You’re just about to
meet someone for the first time when the person making the introduction tells
you something about them that makes you feel uneasy; your gut tells you you’ve just
been given a warning.
These seemingly casual remarks – which are often delivered with a hint of awe or perhaps a little bit of affectionate eye-rolling – are red flags for me. Here's a few, along with what, in my experience, they turn out to mean:
She’s a character She’s probably loud, self-serving and attention-seeking.
He calls a spade a spade. He’s superior and insensitive.
She doesn’t suffer fools. She’s intolerant and judgemental.
He's a no-nonsense person. He lacks empathy and compassion.
She tells it how it is. She’s rude and narrow minded.
He’s a black-and-white person. He’s shallow and arrogant.
She’s a private person. She puts on a front and lives by a false narrative.
And the good old trusty:
Oh, well, that’s just So-and-so. They will not be challenged and they lack introspection.
If you read each column separately, the left side could be seen as a list of positive, down-to-earth and honest personality traits. The right side, however, is a near-perfect description of a narcissist.
But it seems that a lot of folk would rather disguise someone’s toxic behaviour as a virtue than name it for what it really is.
But why? Why do we allow them to do this? Why do we enable them and facilitate their entitlement to say and do whatever they want?
Why do we let narcissists be narcissists?
Why do we tolerate the intolerant?
Is it just easier – the ‘anything for a quiet life’ thing? To allow someone to hurt us rather than challenge them and risk creating a scene?
Or is it our human urge to seek the good in someone – there must be a ‘good’ reason for what they said or did, they couldn’t have really meant it like that?
Should we put up or should we call out?
The Will-Smith-at-the-Oscars debacle is a great example of how challenging someone can go horribly wrong. Is this why we hold back and bite our tongue – for fear of ending up the bad guy? And does the other person know this? Is this how they get away with it?
Perhaps the most crucial item in an emotional manipulator’s toolkit is plausible deniability: the ability to deny any involvement in illegal or unethical activities, because there is no clear evidence to prove involvement (politicaldictionary.com). So when you find someone to be any of the things in the right-hand column – where is your empathy and compassion? –they can come back at you – calm down, I’m just a no-nonsense type, you’re way too oversensitive! And it’s our fear of having the tables flipped on us like this that stops us from standing up to toxic people. Essentially, you’re caught between a choice of putting up, shutting up and feeling hurt or angry or calling out and defending and being made to look like the crazy one. It’s not called emotional manipulation for nothing.

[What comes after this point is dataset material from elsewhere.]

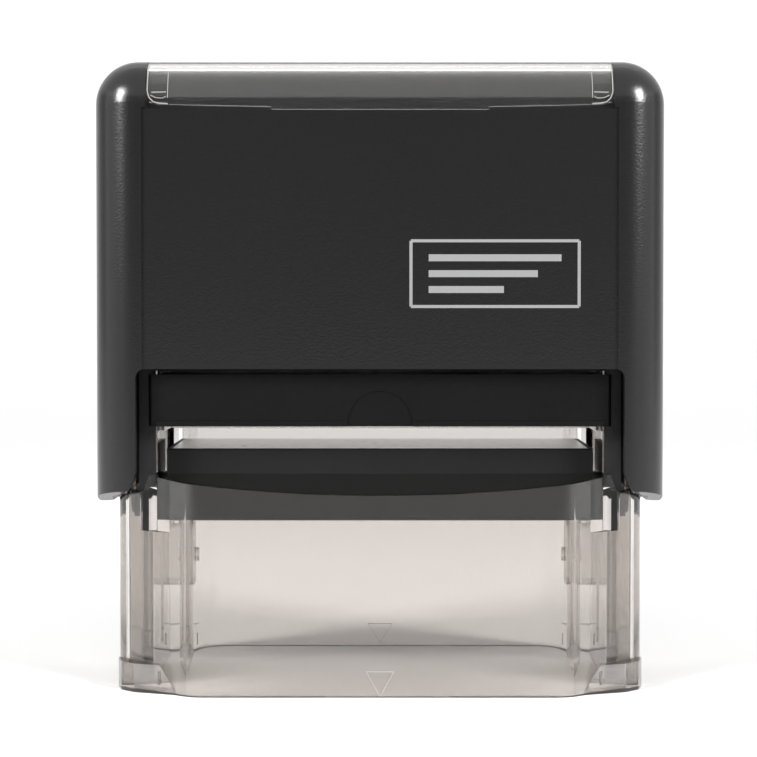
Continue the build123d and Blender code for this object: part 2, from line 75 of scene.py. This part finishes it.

It’s very difficult to know what to do, especially in the moment, and although I don’t think Will Smith did the right thing, I do understand why he did it - he saw the hurt that Chris Rock's joke caused to his wife, and the red mist came down. In this particular case, I suspect there was more to it, related to the dynamics of their relationship, which may have influenced his violent reaction.
Perhaps the only way to deal with rudeness and hurtful or unfair words is to put our faith in those around us who witnessed it, to trust that even if they don’t actually come out and say, even if they diplomatically hide their real opinions behind left-column words, deep down, they know the right from the wrong, the good from the bad. They might even have some supportive words saved up for later, when it's safer to talk. Ask yourself who would they trust to be vulnerable with, you or the person who just insulted you? And so, even though nothing is said, and the abuser goes unchallenged, and at the time, onlookers turn the bad behaviour into some kind of quality, deep down, everyone knows. If Smith hadn’t hit Rock, everyone would still have recognised the insensitive joke, and Smith could have used his acceptance speech to his advantage by slipping in a carefully worded comment that would have placed him much more favourably in the court of public opinion and preserved his dignity.
This is the dilemma we all face when we meet a ‘character’, and too many times, our amygdala strikes before we know what's going on. And this is why, when I hear a left-column description, given half a chance, I turn on my heel and run for the hills.